══ ROWS ══

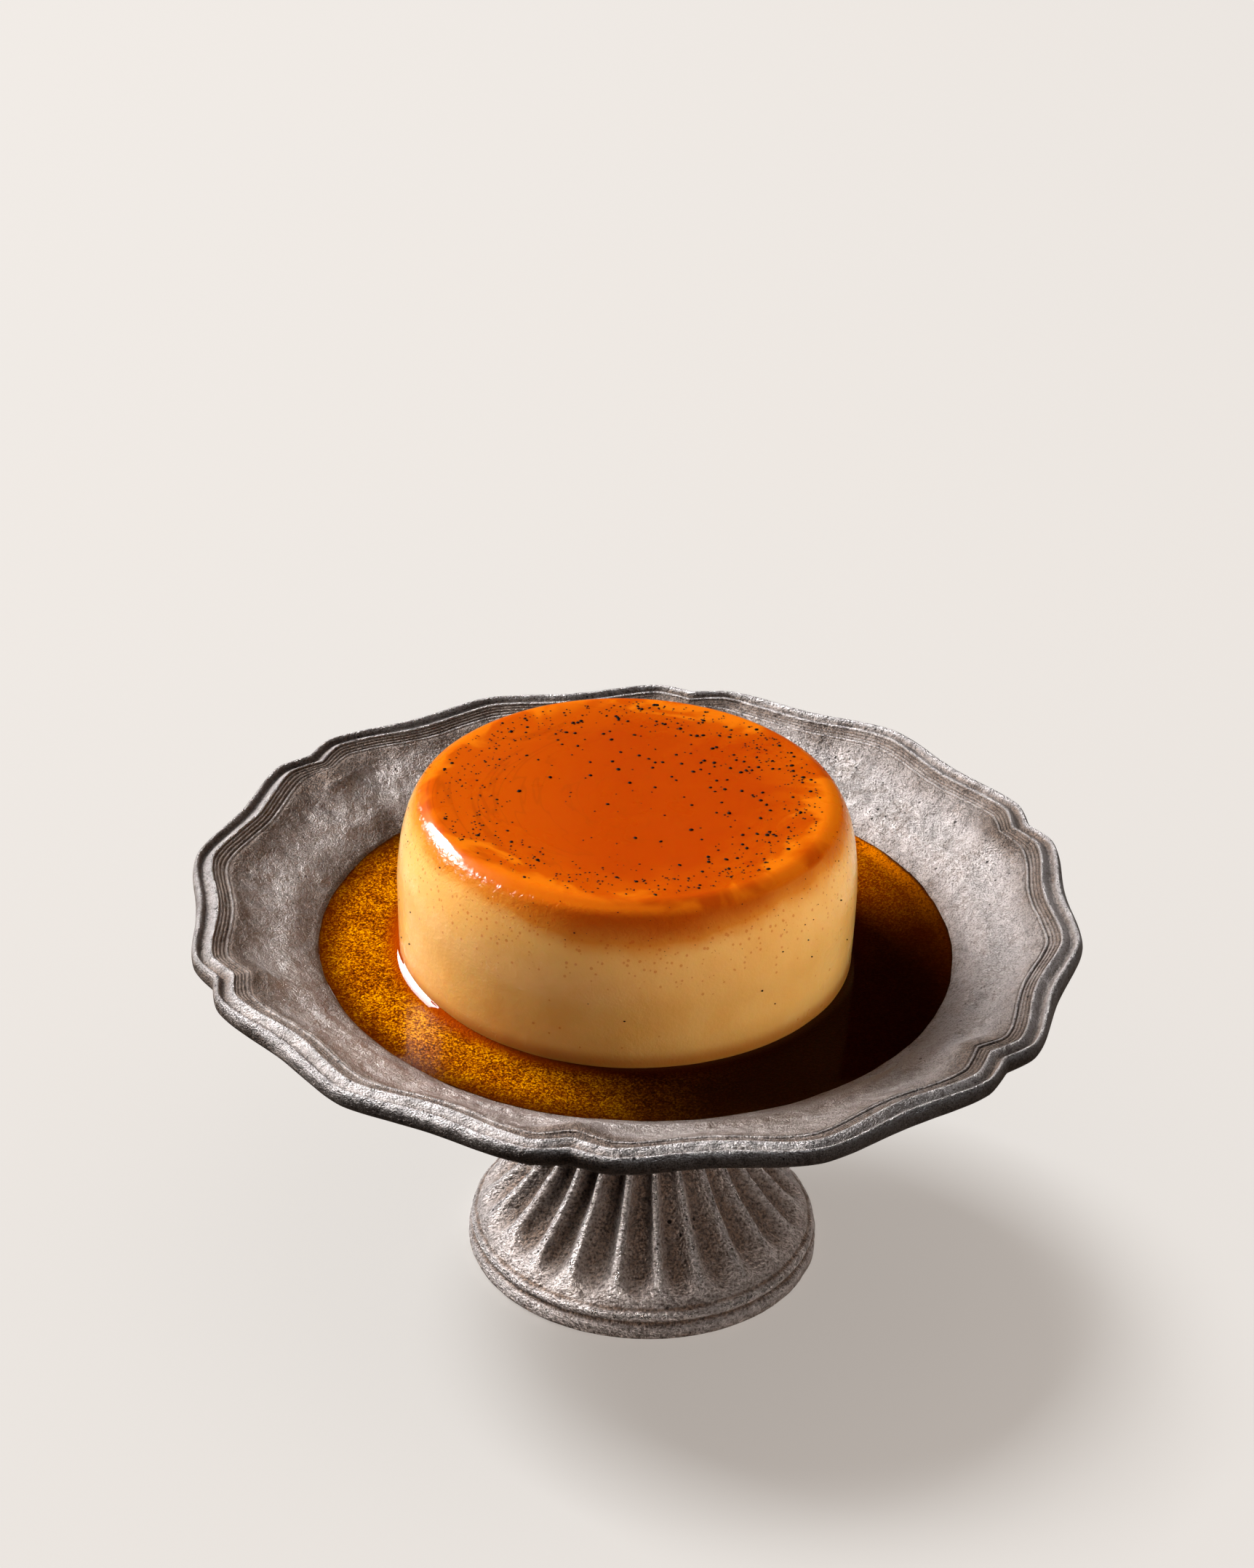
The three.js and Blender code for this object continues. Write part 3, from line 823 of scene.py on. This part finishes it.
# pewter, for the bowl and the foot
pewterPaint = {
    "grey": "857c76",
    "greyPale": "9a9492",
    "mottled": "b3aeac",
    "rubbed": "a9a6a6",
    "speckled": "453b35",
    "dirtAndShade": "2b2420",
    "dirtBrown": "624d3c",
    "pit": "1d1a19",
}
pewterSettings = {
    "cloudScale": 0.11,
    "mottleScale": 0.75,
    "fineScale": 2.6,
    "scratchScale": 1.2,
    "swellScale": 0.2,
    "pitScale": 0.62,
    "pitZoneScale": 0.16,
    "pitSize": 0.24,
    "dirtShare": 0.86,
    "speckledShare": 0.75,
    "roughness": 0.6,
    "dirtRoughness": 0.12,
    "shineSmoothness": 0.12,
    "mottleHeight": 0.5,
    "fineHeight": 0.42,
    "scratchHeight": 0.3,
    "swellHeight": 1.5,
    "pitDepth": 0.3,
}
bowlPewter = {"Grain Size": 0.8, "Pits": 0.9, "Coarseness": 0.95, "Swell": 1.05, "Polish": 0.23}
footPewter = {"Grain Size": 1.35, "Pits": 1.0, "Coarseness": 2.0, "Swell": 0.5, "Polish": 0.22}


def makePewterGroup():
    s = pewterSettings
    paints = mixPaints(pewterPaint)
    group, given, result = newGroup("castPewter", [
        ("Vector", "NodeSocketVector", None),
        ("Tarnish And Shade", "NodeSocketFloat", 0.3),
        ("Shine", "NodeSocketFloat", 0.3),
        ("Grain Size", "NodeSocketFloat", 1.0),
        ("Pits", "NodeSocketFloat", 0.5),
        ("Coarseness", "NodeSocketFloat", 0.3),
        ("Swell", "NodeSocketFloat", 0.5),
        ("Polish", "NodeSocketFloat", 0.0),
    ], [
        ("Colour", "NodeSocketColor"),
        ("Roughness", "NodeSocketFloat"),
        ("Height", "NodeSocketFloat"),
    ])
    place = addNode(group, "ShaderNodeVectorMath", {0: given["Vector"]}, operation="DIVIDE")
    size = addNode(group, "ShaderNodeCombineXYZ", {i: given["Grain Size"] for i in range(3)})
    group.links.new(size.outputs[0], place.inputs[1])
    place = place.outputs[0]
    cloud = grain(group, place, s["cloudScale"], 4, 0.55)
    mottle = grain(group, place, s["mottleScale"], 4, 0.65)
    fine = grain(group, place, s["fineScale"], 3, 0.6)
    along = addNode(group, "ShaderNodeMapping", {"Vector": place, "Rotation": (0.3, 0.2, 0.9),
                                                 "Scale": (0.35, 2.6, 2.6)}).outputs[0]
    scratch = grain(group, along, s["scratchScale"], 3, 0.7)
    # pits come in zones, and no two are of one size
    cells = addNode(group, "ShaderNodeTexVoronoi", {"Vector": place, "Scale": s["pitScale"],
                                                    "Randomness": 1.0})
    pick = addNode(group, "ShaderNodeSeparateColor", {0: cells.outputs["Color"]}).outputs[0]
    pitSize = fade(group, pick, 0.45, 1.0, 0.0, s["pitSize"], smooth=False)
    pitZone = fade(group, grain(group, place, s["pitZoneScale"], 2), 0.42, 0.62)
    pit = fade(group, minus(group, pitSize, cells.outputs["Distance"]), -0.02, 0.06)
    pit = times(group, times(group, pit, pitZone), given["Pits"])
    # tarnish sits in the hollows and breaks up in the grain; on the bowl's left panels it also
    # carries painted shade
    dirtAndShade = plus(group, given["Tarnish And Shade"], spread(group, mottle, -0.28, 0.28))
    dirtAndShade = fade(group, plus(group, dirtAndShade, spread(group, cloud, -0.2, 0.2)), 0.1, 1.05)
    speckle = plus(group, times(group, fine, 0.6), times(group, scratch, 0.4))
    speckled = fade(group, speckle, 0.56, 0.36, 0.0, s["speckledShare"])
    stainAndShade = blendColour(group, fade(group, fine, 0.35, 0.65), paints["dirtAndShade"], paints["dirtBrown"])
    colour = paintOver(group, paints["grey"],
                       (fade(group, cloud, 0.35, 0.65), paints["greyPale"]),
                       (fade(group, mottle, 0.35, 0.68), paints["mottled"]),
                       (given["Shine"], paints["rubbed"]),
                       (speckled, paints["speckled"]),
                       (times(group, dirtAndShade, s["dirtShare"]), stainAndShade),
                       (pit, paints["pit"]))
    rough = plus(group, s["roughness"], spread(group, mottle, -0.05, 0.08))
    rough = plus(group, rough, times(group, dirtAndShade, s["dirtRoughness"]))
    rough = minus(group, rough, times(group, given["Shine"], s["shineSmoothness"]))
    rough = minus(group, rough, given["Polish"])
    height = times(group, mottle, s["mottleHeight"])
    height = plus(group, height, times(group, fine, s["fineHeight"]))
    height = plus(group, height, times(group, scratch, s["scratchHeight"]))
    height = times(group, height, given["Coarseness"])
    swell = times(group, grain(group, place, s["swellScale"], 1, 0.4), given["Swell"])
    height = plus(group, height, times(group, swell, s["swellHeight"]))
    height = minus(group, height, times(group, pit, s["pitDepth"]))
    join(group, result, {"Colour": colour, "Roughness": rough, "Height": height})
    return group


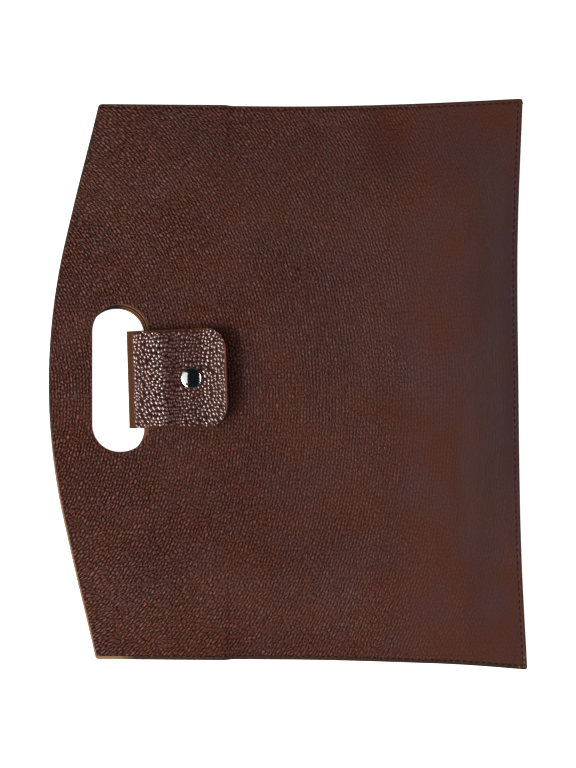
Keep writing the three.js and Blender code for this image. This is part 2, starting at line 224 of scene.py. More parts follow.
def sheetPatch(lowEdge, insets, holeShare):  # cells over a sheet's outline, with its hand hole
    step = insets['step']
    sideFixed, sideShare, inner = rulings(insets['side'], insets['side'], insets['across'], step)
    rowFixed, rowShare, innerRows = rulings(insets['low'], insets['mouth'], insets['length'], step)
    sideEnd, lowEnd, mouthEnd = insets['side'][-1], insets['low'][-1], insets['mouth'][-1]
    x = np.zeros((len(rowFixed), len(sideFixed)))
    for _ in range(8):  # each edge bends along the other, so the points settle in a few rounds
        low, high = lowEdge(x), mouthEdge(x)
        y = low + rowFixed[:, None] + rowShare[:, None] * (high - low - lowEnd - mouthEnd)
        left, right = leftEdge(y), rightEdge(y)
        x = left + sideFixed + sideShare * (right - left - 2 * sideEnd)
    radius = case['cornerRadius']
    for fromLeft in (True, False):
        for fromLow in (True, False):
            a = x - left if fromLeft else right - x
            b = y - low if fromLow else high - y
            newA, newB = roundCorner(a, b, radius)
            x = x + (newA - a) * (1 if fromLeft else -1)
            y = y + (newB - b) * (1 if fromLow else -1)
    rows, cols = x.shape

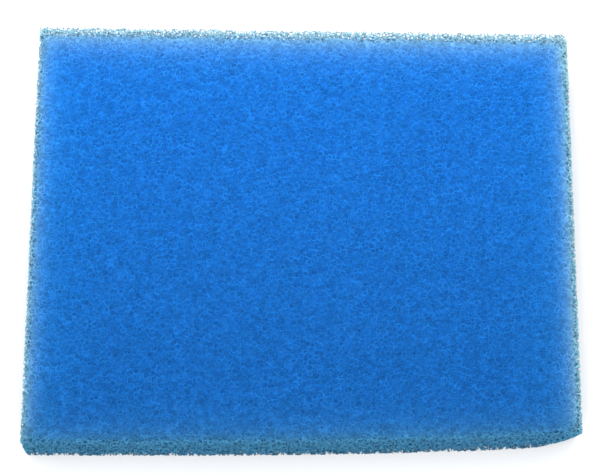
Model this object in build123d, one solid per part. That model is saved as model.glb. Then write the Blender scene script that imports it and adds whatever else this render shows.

═══

## WHAT YOU ARE ASKED TO DO:
Faithfully copy every entry, leaving nothing out.

## THE SOLUTION:
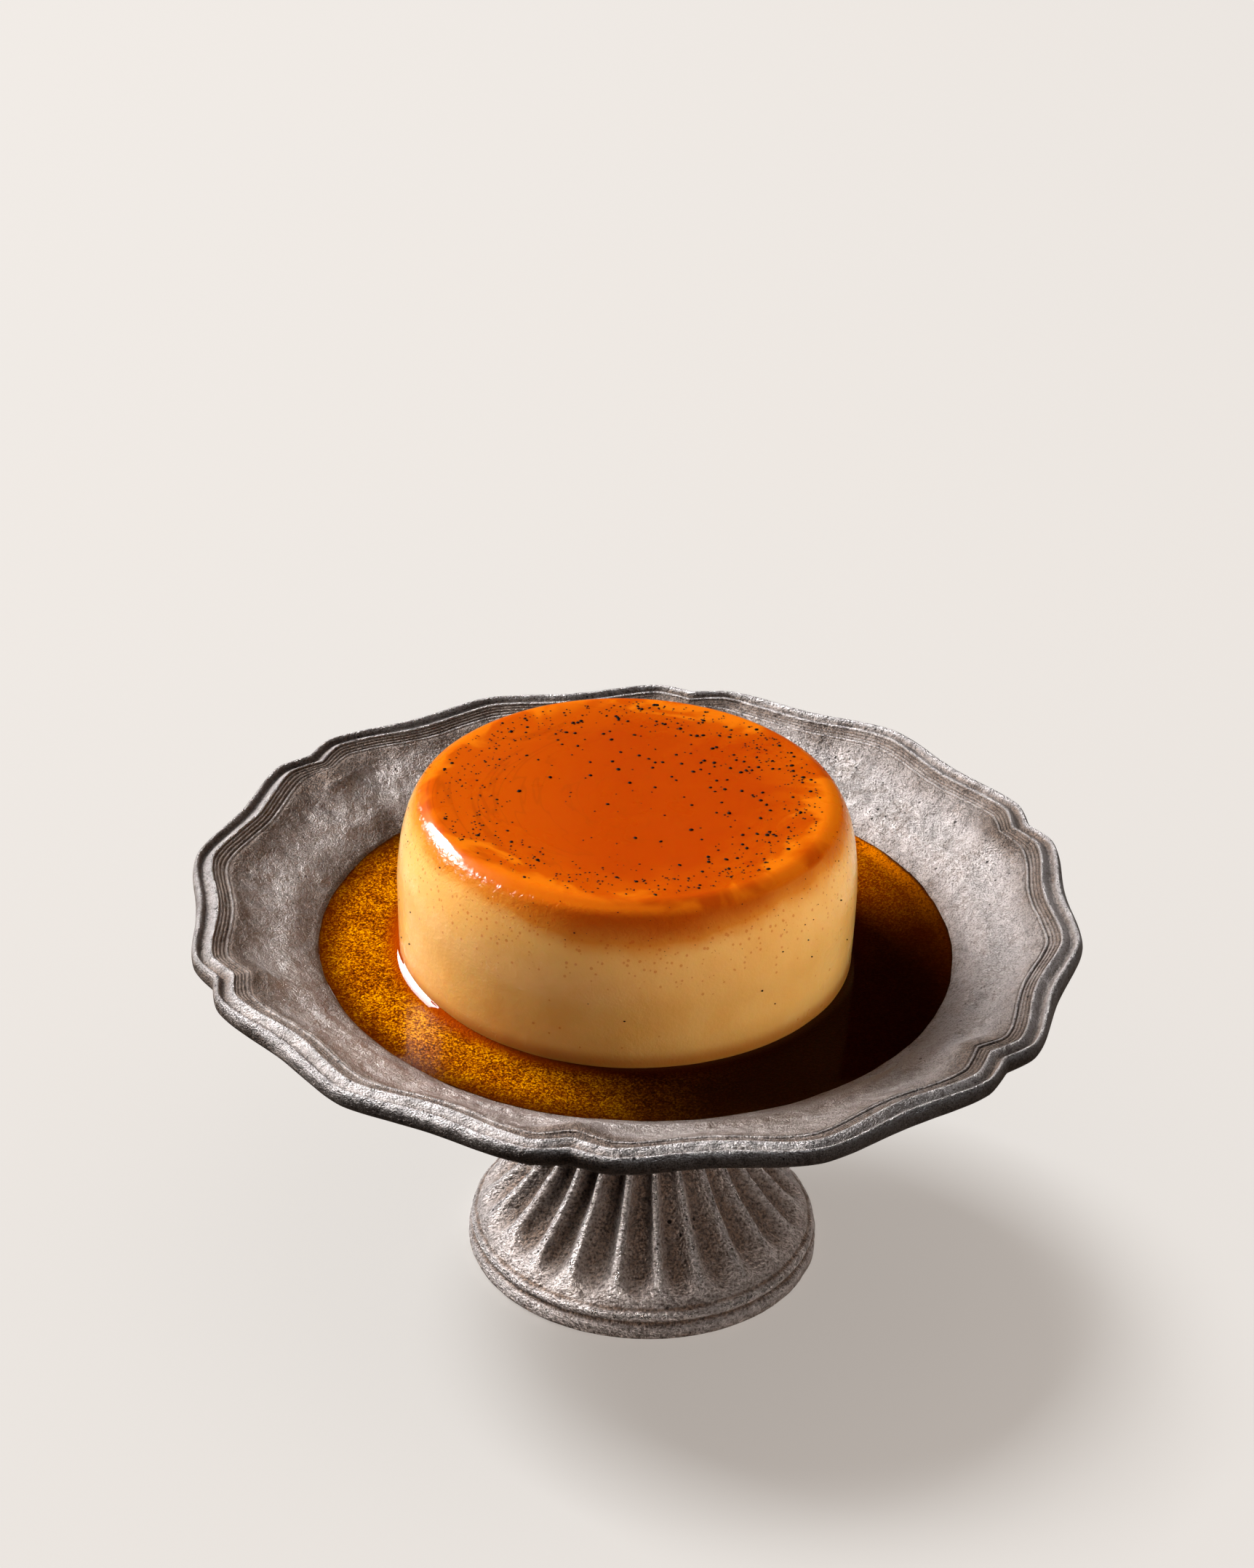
The three.js and Blender code for this object continues. Write part 3, from line 823 of scene.py on. This part finishes it.
# pewter, for the bowl and the foot
pewterPaint = {
    "grey": "857c76",
    "greyPale": "9a9492",
    "mottled": "b3aeac",
    "rubbed": "a9a6a6",
    "speckled": "453b35",
    "dirtAndShade": "2b2420",
    "dirtBrown": "624d3c",
    "pit": "1d1a19",
}
pewterSettings = {
    "cloudScale": 0.11,
    "mottleScale": 0.75,
    "fineScale": 2.6,
    "scratchScale": 1.2,
    "swellScale": 0.2,
    "pitScale": 0.62,
    "pitZoneScale": 0.16,
    "pitSize": 0.24,
    "dirtShare": 0.86,
    "speckledShare": 0.75,
    "roughness": 0.6,
    "dirtRoughness": 0.12,
    "shineSmoothness": 0.12,
    "mottleHeight": 0.5,
    "fineHeight": 0.42,
    "scratchHeight": 0.3,
    "swellHeight": 1.5,
    "pitDepth": 0.3,
}
bowlPewter = {"Grain Size": 0.8, "Pits": 0.9, "Coarseness": 0.95, "Swell": 1.05, "Polish": 0.23}
footPewter = {"Grain Size": 1.35, "Pits": 1.0, "Coarseness": 2.0, "Swell": 0.5, "Polish": 0.22}


def makePewterGroup():
    s = pewterSettings
    paints = mixPaints(pewterPaint)
    group, given, result = newGroup("castPewter", [
        ("Vector", "NodeSocketVector", None),
        ("Tarnish And Shade", "NodeSocketFloat", 0.3),
        ("Shine", "NodeSocketFloat", 0.3),
        ("Grain Size", "NodeSocketFloat", 1.0),
        ("Pits", "NodeSocketFloat", 0.5),
        ("Coarseness", "NodeSocketFloat", 0.3),
        ("Swell", "NodeSocketFloat", 0.5),
        ("Polish", "NodeSocketFloat", 0.0),
    ], [
        ("Colour", "NodeSocketColor"),
        ("Roughness", "NodeSocketFloat"),
        ("Height", "NodeSocketFloat"),
    ])
    place = addNode(group, "ShaderNodeVectorMath", {0: given["Vector"]}, operation="DIVIDE")
    size = addNode(group, "ShaderNodeCombineXYZ", {i: given["Grain Size"] for i in range(3)})
    group.links.new(size.outputs[0], place.inputs[1])
    place = place.outputs[0]
    cloud = grain(group, place, s["cloudScale"], 4, 0.55)
    mottle = grain(group, place, s["mottleScale"], 4, 0.65)
    fine = grain(group, place, s["fineScale"], 3, 0.6)
    along = addNode(group, "ShaderNodeMapping", {"Vector": place, "Rotation": (0.3, 0.2, 0.9),
                                                 "Scale": (0.35, 2.6, 2.6)}).outputs[0]
    scratch = grain(group, along, s["scratchScale"], 3, 0.7)
    # pits come in zones, and no two are of one size
    cells = addNode(group, "ShaderNodeTexVoronoi", {"Vector": place, "Scale": s["pitScale"],
                                                    "Randomness": 1.0})
    pick = addNode(group, "ShaderNodeSeparateColor", {0: cells.outputs["Color"]}).outputs[0]
    pitSize = fade(group, pick, 0.45, 1.0, 0.0, s["pitSize"], smooth=False)
    pitZone = fade(group, grain(group, place, s["pitZoneScale"], 2), 0.42, 0.62)
    pit = fade(group, minus(group, pitSize, cells.outputs["Distance"]), -0.02, 0.06)
    pit = times(group, times(group, pit, pitZone), given["Pits"])
    # tarnish sits in the hollows and breaks up in the grain; on the bowl's left panels it also
    # carries painted shade
    dirtAndShade = plus(group, given["Tarnish And Shade"], spread(group, mottle, -0.28, 0.28))
    dirtAndShade = fade(group, plus(group, dirtAndShade, spread(group, cloud, -0.2, 0.2)), 0.1, 1.05)
    speckle = plus(group, times(group, fine, 0.6), times(group, scratch, 0.4))
    speckled = fade(group, speckle, 0.56, 0.36, 0.0, s["speckledShare"])
    stainAndShade = blendColour(group, fade(group, fine, 0.35, 0.65), paints["dirtAndShade"], paints["dirtBrown"])
    colour = paintOver(group, paints["grey"],
                       (fade(group, cloud, 0.35, 0.65), paints["greyPale"]),
                       (fade(group, mottle, 0.35, 0.68), paints["mottled"]),
                       (given["Shine"], paints["rubbed"]),
                       (speckled, paints["speckled"]),
                       (times(group, dirtAndShade, s["dirtShare"]), stainAndShade),
                       (pit, paints["pit"]))
    rough = plus(group, s["roughness"], spread(group, mottle, -0.05, 0.08))
    rough = plus(group, rough, times(group, dirtAndShade, s["dirtRoughness"]))
    rough = minus(group, rough, times(group, given["Shine"], s["shineSmoothness"]))
    rough = minus(group, rough, given["Polish"])
    height = times(group, mottle, s["mottleHeight"])
    height = plus(group, height, times(group, fine, s["fineHeight"]))
    height = plus(group, height, times(group, scratch, s["scratchHeight"]))
    height = times(group, height, given["Coarseness"])
    swell = times(group, grain(group, place, s["swellScale"], 1, 0.4), given["Swell"])
    height = plus(group, height, times(group, swell, s["swellHeight"]))
    height = minus(group, height, times(group, pit, s["pitDepth"]))
    join(group, result, {"Colour": colour, "Roughness": rough, "Height": height})
    return group


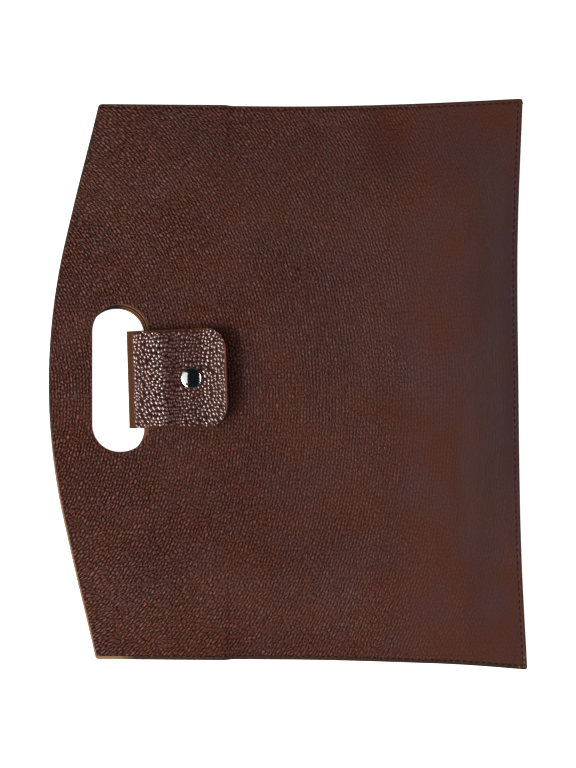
Keep writing the three.js and Blender code for this image. This is part 2, starting at line 224 of scene.py. More parts follow.
def sheetPatch(lowEdge, insets, holeShare):  # cells over a sheet's outline, with its hand hole
    step = insets['step']
    sideFixed, sideShare, inner = rulings(insets['side'], insets['side'], insets['across'], step)
    rowFixed, rowShare, innerRows = rulings(insets['low'], insets['mouth'], insets['length'], step)
    sideEnd, lowEnd, mouthEnd = insets['side'][-1], insets['low'][-1], insets['mouth'][-1]
    x = np.zeros((len(rowFixed), len(sideFixed)))
    for _ in range(8):  # each edge bends along the other, so the points settle in a few rounds
        low, high = lowEdge(x), mouthEdge(x)
        y = low + rowFixed[:, None] + rowShare[:, None] * (high - low - lowEnd - mouthEnd)
        left, right = leftEdge(y), rightEdge(y)
        x = left + sideFixed + sideShare * (right - left - 2 * sideEnd)
    radius = case['cornerRadius']
    for fromLeft in (True, False):
        for fromLow in (True, False):
            a = x - left if fromLeft else right - x
            b = y - low if fromLow else high - y
            newA, newB = roundCorner(a, b, radius)
            x = x + (newA - a) * (1 if fromLeft else -1)
            y = y + (newB - b) * (1 if fromLow else -1)
    rows, cols = x.shape

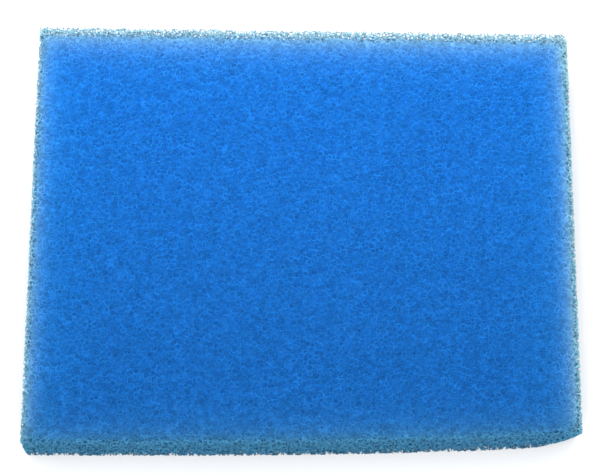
Model this object in build123d, one solid per part. That model is saved as model.glb. Then write the Blender scene script that imports it and adds whatever else this render shows.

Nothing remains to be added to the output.